Critical Thinking for Testers
with Michael Bolton
Critical Thinking Skills for Testers
- Every test must have an expected, predicted result.
- Effective testing requires complete, clear, consistent, and unambiguous specifications.
- Bugs found earlier cost less to fix than bugs found later.
- Testers are the quality gatekeepers for a product.
- Repeated tests are fundamentally more valuable.
- You can’t manage what you can’t measure.
- Testing at boundary values is the best way to find bugs.
- Test documentation is needed to deflect legal liability.
- The more bugs testers find before release, the better the testing effort.
- Exploratory testing is unstructured testing, and is therefore unreliable.
- Adopting best practices will guarantee that we do a good job of testing.
If you’re a tester or a test manager, you’ve probably heard statements like these touted as universal, unquestionable truths about testing. At best, these bits of mythology and folklore are heuristics—fallible methods for solving a problem or making a decision. At worst, they’re potentially dangerous simplifications or outright fallacies that can threaten a tester’s credibility, a product’s value, or an organization’s business.
Testers live in a world of enormous complexity, scarce information, and extraordinary time pressure. In order to deal with this, they need skills of critical thinking-thinking about thinking, with the intention of not being fooled. This one-day workshop, presented by Michael Bolton, is designed to teach strategies and skills—questioning skills, critical thinking, context-driven thinking, general systems thinking—that can help testers deal confidently and thoughtfully with difficult testing situations.

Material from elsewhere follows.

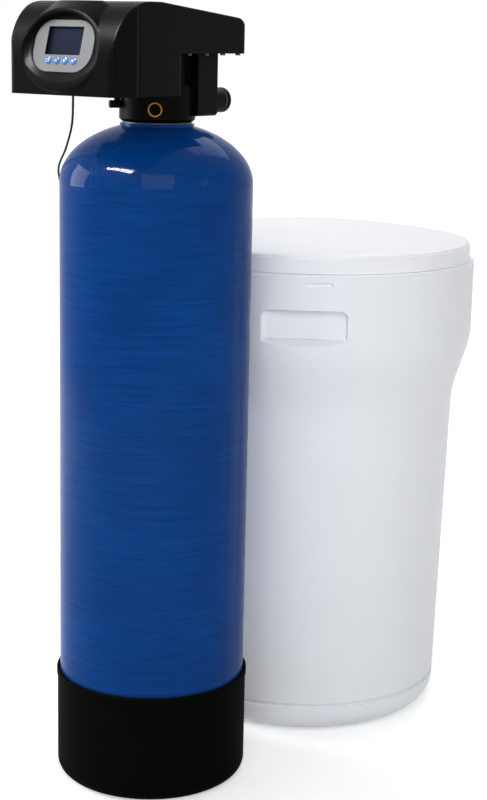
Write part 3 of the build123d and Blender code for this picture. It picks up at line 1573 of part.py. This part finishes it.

In the workshop, we’ll question the myths of software testing; examine common cognitive biases, and the critical thinking tools that can help to manage them; learn modeling and general systems approaches to manage complexity and observational challenges; and work through exercises that model difficult testing problems—and suggest approaches to solving them.
Key points
- Heuristic approaches are the foundation of human decision-making, in disciplines from education to engineering.
- While technical skills are undoubtedly important, applying them successfully requires higher-order critical thinking skills.
- Good testing is less about confirming, verifying, and validating, and more about thinking, questioning, exploring, investigating, and discovering.
- As the principles of the Context-Driven School of Software Testing assert, while there are good practices in context, there are no practices that are universally best.